### Set problem
Every line must be returned precisely as it is written.

### Entries provided
## Start

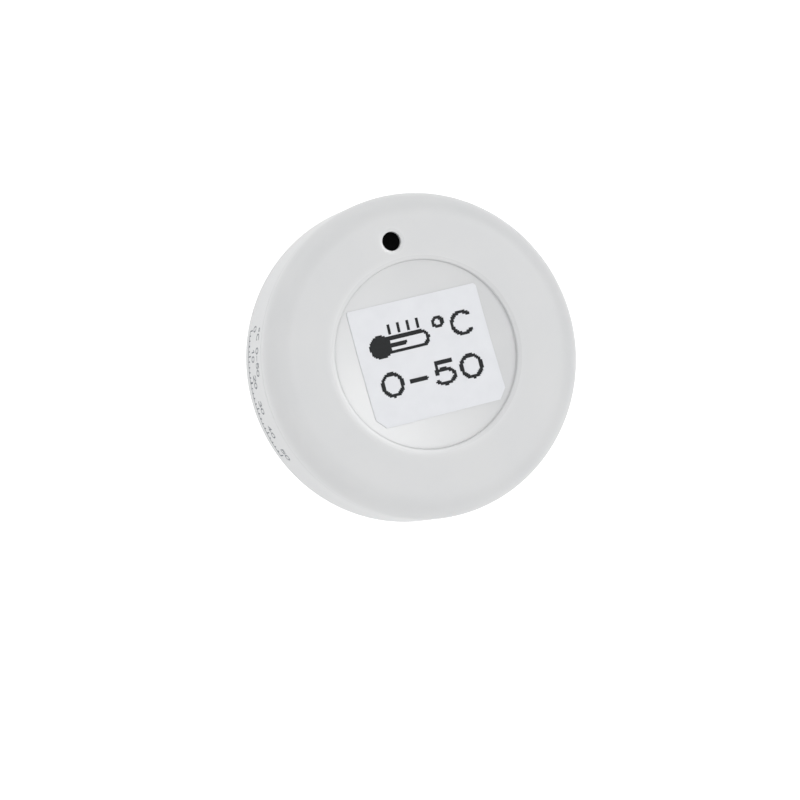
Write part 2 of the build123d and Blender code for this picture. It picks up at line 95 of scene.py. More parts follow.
# Sensing port and its boot
PORT_PLACE = 12.9
PORT_RADIUS = 1.05
PORT_FLARE = 0.3            # the port widens this much at its mouth, in a flat cone
FLARE_DEPTH = 0.034
PORT_EDGES = [0.2, 0.06, 0.05]      # roundings outside the cone, inside it and at the ceiling
PORT_BORDER = 0.05          # flat ring outside the cone
PORT_STEP = 0.2
SMOOTH_PORT = ((0, PORT_PLACE, BODY_HEIGHT), 1.0, PORT_RADIUS + 0.35, PORT_RADIUS + 0.5)
PATCH_REACH = 1.5           # the face is gridded round the port as far as this
PATCH_CELLS = 20            # cells along the grid's side
PATCH_ROWS = 6              # rows from the grid's edge to the flat ring, both counted
COLLAR_RADIUS = 2.4         # the collar under the face that holds the boot
COLLAR_BOTTOM = INNER_TOP - 0.8
BOOT_ROOM = 0.02            # between the boot and what it sits in
BOOT_RADIUS, BOOT_BOTTOM, BOOT_TOP = extent("sensor_boot")
BEAD_RADIUS, _, BEAD_TOP = extent("thermistor_bead")
BOOT_DOME = 0.06            # how far its end stands out in the middle
BOOT_EDGES = [0.08, 0.03, 0.1, 0.15, 0.05, 0.05]

# Screwed joint: the shell's skirt, the cup's socket, the ledge under the seal, and both threads
SKIRT_RADIUS = 16.2
SKIRT_BORE = 15.0
SOCKET_RADIUS = 16.6
LEDGE_HEIGHT = 3.3
CUP_BORE = 15.3
LEAD_IN = 0.25              # rounding of the skirt's end and the socket's mouth
JOINT_ROOT = 0.1            # rounding of the skirt's root and the ledge's corners
THREAD_PITCH = 1.5
THREAD_HEIGHT = 0.25
THREAD_WIDTH = 0.55
THREAD_FOOT = 0.4           # how deep a thread is sunk in its wall, as a share of its height
THREAD_EDGES = [0.02, 0.06, 0.06, 0.02]
THREAD_GROWTH = 6           # a thread reaches its full height in a turn divided by this
THREAD_STEPS = 360          # sections along a thread
SHELL_THREAD = (4.75, 6.35)         # heights at which a thread starts and ends
CUP_THREAD = (4.5, 6.2)

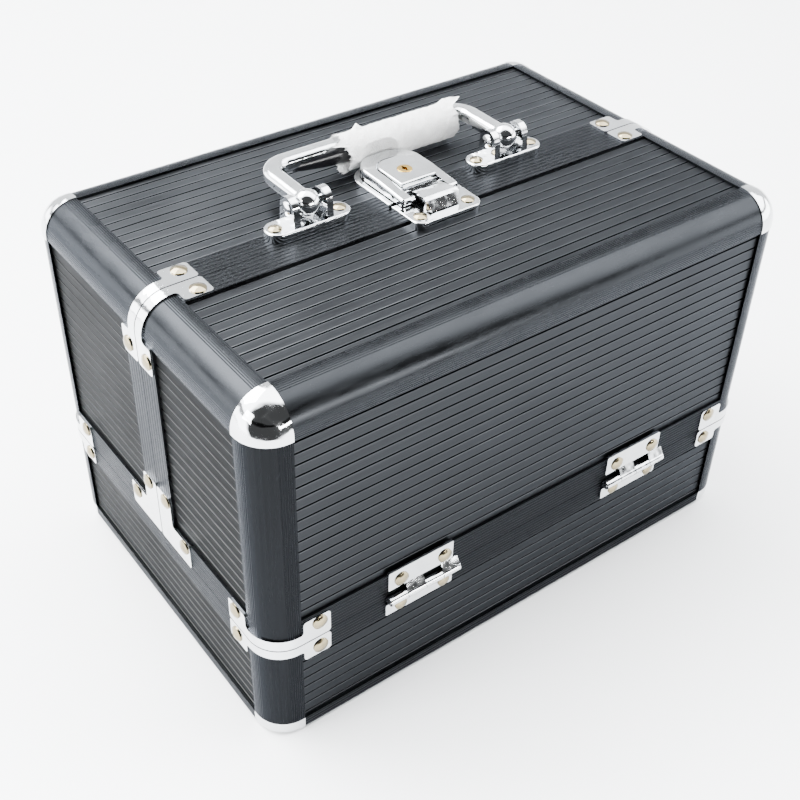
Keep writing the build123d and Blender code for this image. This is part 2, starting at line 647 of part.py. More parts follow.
for name, s in LIDS.items():
    axis_y = s * (HY + HINGE_OUT)
    outer_y = axis_y - s * TRAY_FROM_AXIS
    inner_y = SEAM_Y + s * 3.0
    for level, (place, cells) in enumerate(TRAY_CELLS.items()):
        reach = LID_PIVOT + level * TRAY_PITCH
        pivot_y, pivot_z = axis_y - s * reach, SEAM_Z + reach
        bottom = pivot_z - TRAY_BELOW_PIVOT
        rows = [outer_y - s * TRAY_ROW] * level
        with BuildPart() as tray:
            add(tray_walls(min(outer_y, inner_y), max(outer_y, inner_y), bottom, cells, rows))
            with BuildSketch(Plane(origin=(-HX, pivot_y, pivot_z), z_dir=(1, 0, 0))):
                Circle(STUD_R + RUNNING)
            extrude(amount=LENGTH, mode=Mode.SUBTRACT)
            for side in SIDES:
                steps = (
                    (TRAY_HALF - 1, ARM_INNER - 0.3, SHOULDER_R - 0.5),
                    (ARM_INNER - 0.3, ARM_INNER + ARM_T + 0.4, STUD_R),
                    (ARM_INNER + ARM_T + 0.4, ARM_INNER + ARM_T + 0.4 + STUD_HEAD, STUD_HEAD_R),
                )
                add(stud(side, pivot_y - s * ARM_IN, pivot_z - ARM_DOWN, steps))
        save(tray, f"{name}_{place}_tray")

    with BuildPart() as arms:
        arm_y, first = axis_y - s * ARM_IN, LID_PIVOT
        last = LID_PIVOT + TRAY_PITCH
        for side in SIDES:
            plane = Plane(
                origin=(side * (ARM_INNER + ARM_T / 2), arm_y, ARM_Z),
                x_dir=(0, -s / sqrt(2), 1 / sqrt(2)), z_dir=(side, 0, 0),
            )
            with BuildSketch(plane):
                with Locations((last * sqrt(2) / 2, 0)):
                    SlotCenterToCenter(last * sqrt(2), ARM_W)
                Circle(STUD_R + RUNNING, mode=Mode.SUBTRACT)
                for at in (first, last):
                    with Locations((at * sqrt(2), 0)):
                        Circle(STUD_R + OPEN_PIVOT_CLEARANCE, mode=Mode.SUBTRACT)
            extrude(amount=ARM_T / 2, both=True)
    save(arms, f"{name}_tray_arms")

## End

### Complete response
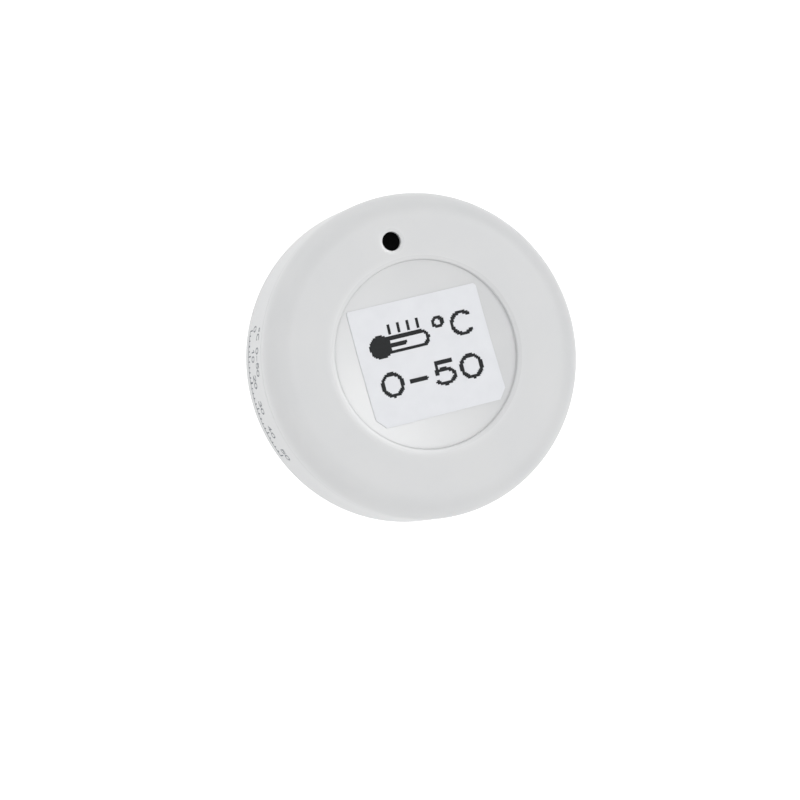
Write part 2 of the build123d and Blender code for this picture. It picks up at line 95 of scene.py. More parts follow.
# Sensing port and its boot
PORT_PLACE = 12.9
PORT_RADIUS = 1.05
PORT_FLARE = 0.3            # the port widens this much at its mouth, in a flat cone
FLARE_DEPTH = 0.034
PORT_EDGES = [0.2, 0.06, 0.05]      # roundings outside the cone, inside it and at the ceiling
PORT_BORDER = 0.05          # flat ring outside the cone
PORT_STEP = 0.2
SMOOTH_PORT = ((0, PORT_PLACE, BODY_HEIGHT), 1.0, PORT_RADIUS + 0.35, PORT_RADIUS + 0.5)
PATCH_REACH = 1.5           # the face is gridded round the port as far as this
PATCH_CELLS = 20            # cells along the grid's side
PATCH_ROWS = 6              # rows from the grid's edge to the flat ring, both counted
COLLAR_RADIUS = 2.4         # the collar under the face that holds the boot
COLLAR_BOTTOM = INNER_TOP - 0.8
BOOT_ROOM = 0.02            # between the boot and what it sits in
BOOT_RADIUS, BOOT_BOTTOM, BOOT_TOP = extent("sensor_boot")
BEAD_RADIUS, _, BEAD_TOP = extent("thermistor_bead")
BOOT_DOME = 0.06            # how far its end stands out in the middle
BOOT_EDGES = [0.08, 0.03, 0.1, 0.15, 0.05, 0.05]

# Screwed joint: the shell's skirt, the cup's socket, the ledge under the seal, and both threads
SKIRT_RADIUS = 16.2
SKIRT_BORE = 15.0
SOCKET_RADIUS = 16.6
LEDGE_HEIGHT = 3.3
CUP_BORE = 15.3
LEAD_IN = 0.25              # rounding of the skirt's end and the socket's mouth
JOINT_ROOT = 0.1            # rounding of the skirt's root and the ledge's corners
THREAD_PITCH = 1.5
THREAD_HEIGHT = 0.25
THREAD_WIDTH = 0.55
THREAD_FOOT = 0.4           # how deep a thread is sunk in its wall, as a share of its height
THREAD_EDGES = [0.02, 0.06, 0.06, 0.02]
THREAD_GROWTH = 6           # a thread reaches its full height in a turn divided by this
THREAD_STEPS = 360          # sections along a thread
SHELL_THREAD = (4.75, 6.35)         # heights at which a thread starts and ends
CUP_THREAD = (4.5, 6.2)

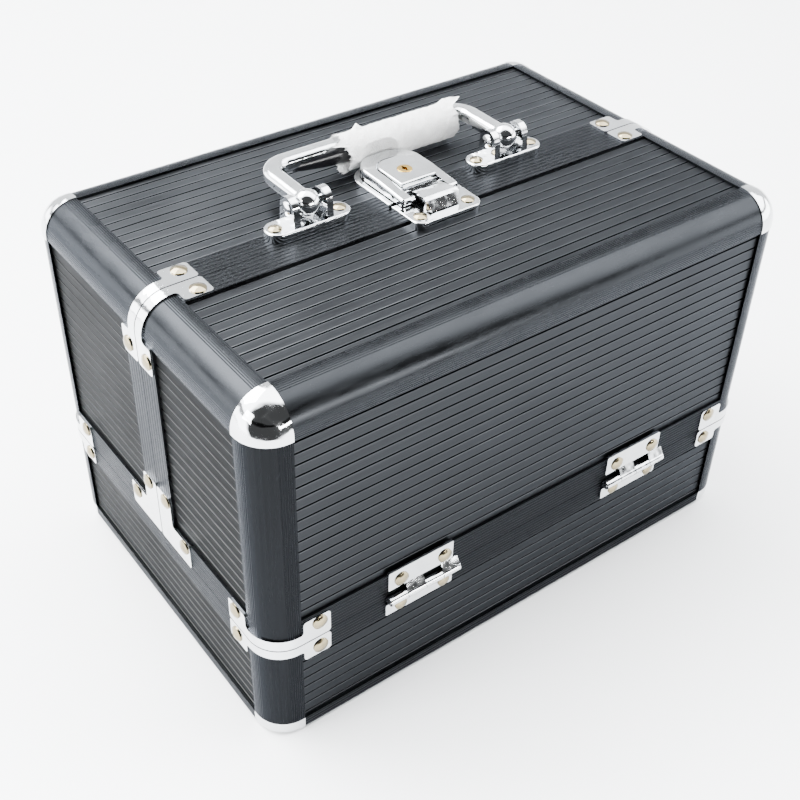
Keep writing the build123d and Blender code for this image. This is part 2, starting at line 647 of part.py. More parts follow.
for name, s in LIDS.items():
    axis_y = s * (HY + HINGE_OUT)
    outer_y = axis_y - s * TRAY_FROM_AXIS
    inner_y = SEAM_Y + s * 3.0
    for level, (place, cells) in enumerate(TRAY_CELLS.items()):
        reach = LID_PIVOT + level * TRAY_PITCH
        pivot_y, pivot_z = axis_y - s * reach, SEAM_Z + reach
        bottom = pivot_z - TRAY_BELOW_PIVOT
        rows = [outer_y - s * TRAY_ROW] * level
        with BuildPart() as tray:
            add(tray_walls(min(outer_y, inner_y), max(outer_y, inner_y), bottom, cells, rows))
            with BuildSketch(Plane(origin=(-HX, pivot_y, pivot_z), z_dir=(1, 0, 0))):
                Circle(STUD_R + RUNNING)
            extrude(amount=LENGTH, mode=Mode.SUBTRACT)
            for side in SIDES:
                steps = (
                    (TRAY_HALF - 1, ARM_INNER - 0.3, SHOULDER_R - 0.5),
                    (ARM_INNER - 0.3, ARM_INNER + ARM_T + 0.4, STUD_R),
                    (ARM_INNER + ARM_T + 0.4, ARM_INNER + ARM_T + 0.4 + STUD_HEAD, STUD_HEAD_R),
                )
                add(stud(side, pivot_y - s * ARM_IN, pivot_z - ARM_DOWN, steps))
        save(tray, f"{name}_{place}_tray")

    with BuildPart() as arms:
        arm_y, first = axis_y - s * ARM_IN, LID_PIVOT
        last = LID_PIVOT + TRAY_PITCH
        for side in SIDES:
            plane = Plane(
                origin=(side * (ARM_INNER + ARM_T / 2), arm_y, ARM_Z),
                x_dir=(0, -s / sqrt(2), 1 / sqrt(2)), z_dir=(side, 0, 0),
            )
            with BuildSketch(plane):
                with Locations((last * sqrt(2) / 2, 0)):
                    SlotCenterToCenter(last * sqrt(2), ARM_W)
                Circle(STUD_R + RUNNING, mode=Mode.SUBTRACT)
                for at in (first, last):
                    with Locations((at * sqrt(2), 0)):
                        Circle(STUD_R + OPEN_PIVOT_CLEARANCE, mode=Mode.SUBTRACT)
            extrude(amount=ARM_T / 2, both=True)
    save(arms, f"{name}_tray_arms")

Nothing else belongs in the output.